── DATA LINES ──
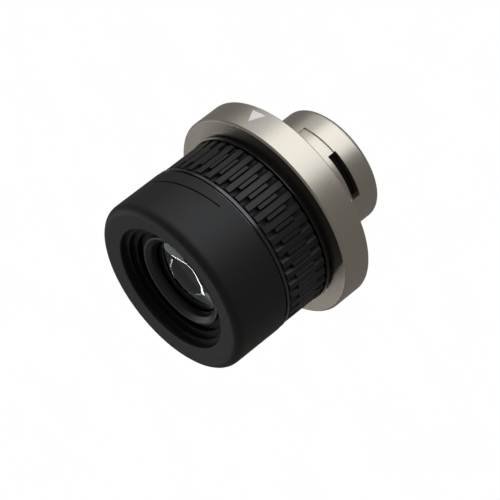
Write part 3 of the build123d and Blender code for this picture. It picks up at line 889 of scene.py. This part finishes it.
def make_index_mark():
    """Pale enamel fill whose face follows the flange's rim, just below it."""
    radius = node_size("mount_flange")[0]
    sunk, gap, rows = 0.03, 0.03, 8
    corners = index_corners(INDEX_SIDE - 2 * gap, INDEX_BASE + gap)
    rise = corners[2][1] - corners[0][1]
    mesh = bmesh.new()

    def layer(layer_r):
        points = []
        for row in range(rows):
            share = row / rows
            reach = corners[1][0] * (1 - share)
            across = [reach * (2 * k / (rows - row) - 1) for k in range(rows - row + 1)]
            points.append([mesh.verts.new(Vector(
                (x, -math.sqrt(layer_r ** 2 - x ** 2), corners[0][1] + rise * share)) * MM)
                for x in across])
        apex = Vector((0, -layer_r, corners[2][1])) * MM
        points.append([mesh.verts.new(apex)])
        return points

    face, back = layer(radius - sunk), layer(radius - INDEX_INLAY)
    for points in (face, back):
        for row, above in zip(points, points[1:]):
            for k in range(len(row) - 1):
                mesh.faces.new((row[k], row[k + 1], above[k]))
                if k + 1 < len(above):
                    mesh.faces.new((row[k + 1], above[k + 1], above[k]))
    rims = []
    for points in (face, back):
        left = [row[0] for row in points]
        right = [row[-1] for row in points]
        rims.append(points[0] + right[1:] + list(reversed(left[1:-1])))
    for k in range(len(rims[0])):
        j = (k + 1) % len(rims[0])
        mesh.faces.new((rims[0][k], rims[0][j], rims[1][j], rims[1][k]))
    bmesh.ops.recalc_face_normals(mesh, faces=mesh.faces)
    piece = add_object("index_triangle", mesh)
    place(piece, "root", "index_mark", "index_paint")


def make_barrel():
    """Barrel with a rounded nose and, three times round it, a channel with a slot at its edge."""
    sizes = settings("sizes")
    radius, bottom, top = node_size("bayonet_barrel")
    bore, neck_r, neck_top, spigot_r = 14.0, 15.8, 0.3, 14.95
    lock_count, channel_steps, slot_steps = 3, 64, 40
    channel_from, channel_to, slot_to = 183.5, 268.0, 230.8
    channel_top, channel_bottom, channel_depth = -6.4, -10.2, 0.35
    slot_top, slot_bottom = -8.2, -10.6
    piece = turned("lock_barrel", [
        (bore, bottom, 0.4), (radius, bottom, sizes.barrel_nose / MM), (radius, 0.0, 0.08),
        (neck_r, 0.0), (neck_r, neck_top), (spigot_r, neck_top), (spigot_r, top), (bore, top)])
    flare = 0.1
    floor_r = radius - channel_depth
    channel = [
        (floor_r, channel_bottom), (radius - flare, channel_bottom),
        (radius + flare, channel_bottom - 2 * flare), (radius + flare, channel_top + 2 * flare),
        (radius - flare, channel_top), (floor_r, channel_top),
    ]
    slot = [
        (bore - 1, slot_bottom), (radius - flare, slot_bottom),
        (radius + flare, slot_bottom - 2 * flare), (radius + flare, slot_top),
        (bore - 1, slot_top),
    ]
    cutters = []
    for turn in even_angles(lock_count):
        cutters.append(wedge(f"channel {turn:.0f}", channel, channel_from + turn,
                             channel_to + turn, channel_steps))
        cutters.append(wedge(f"slot {turn:.0f}", slot, channel_from + turn, slot_to + turn,
                             slot_steps))
    cut_away(piece, cutters)
    place(piece, "root", "bayonet_barrel", "champagne_metal")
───
SHORT EXERCISE:
Only the lines from the beginning of the material to the line containing "return points" should be echoed, verbatim and in full.

EXPECTED ANSWER:
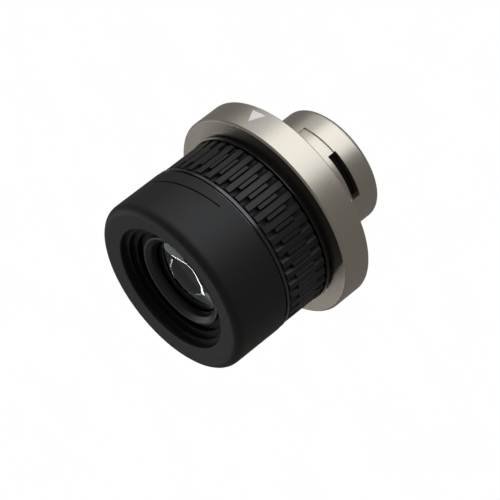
Write part 3 of the build123d and Blender code for this picture. It picks up at line 889 of scene.py. This part finishes it.
def make_index_mark():
    """Pale enamel fill whose face follows the flange's rim, just below it."""
    radius = node_size("mount_flange")[0]
    sunk, gap, rows = 0.03, 0.03, 8
    corners = index_corners(INDEX_SIDE - 2 * gap, INDEX_BASE + gap)
    rise = corners[2][1] - corners[0][1]
    mesh = bmesh.new()

    def layer(layer_r):
        points = []
        for row in range(rows):
            share = row / rows
            reach = corners[1][0] * (1 - share)
            across = [reach * (2 * k / (rows - row) - 1) for k in range(rows - row + 1)]
            points.append([mesh.verts.new(Vector(
                (x, -math.sqrt(layer_r ** 2 - x ** 2), corners[0][1] + rise * share)) * MM)
                for x in across])
        apex = Vector((0, -layer_r, corners[2][1])) * MM
        points.append([mesh.verts.new(apex)])
        return points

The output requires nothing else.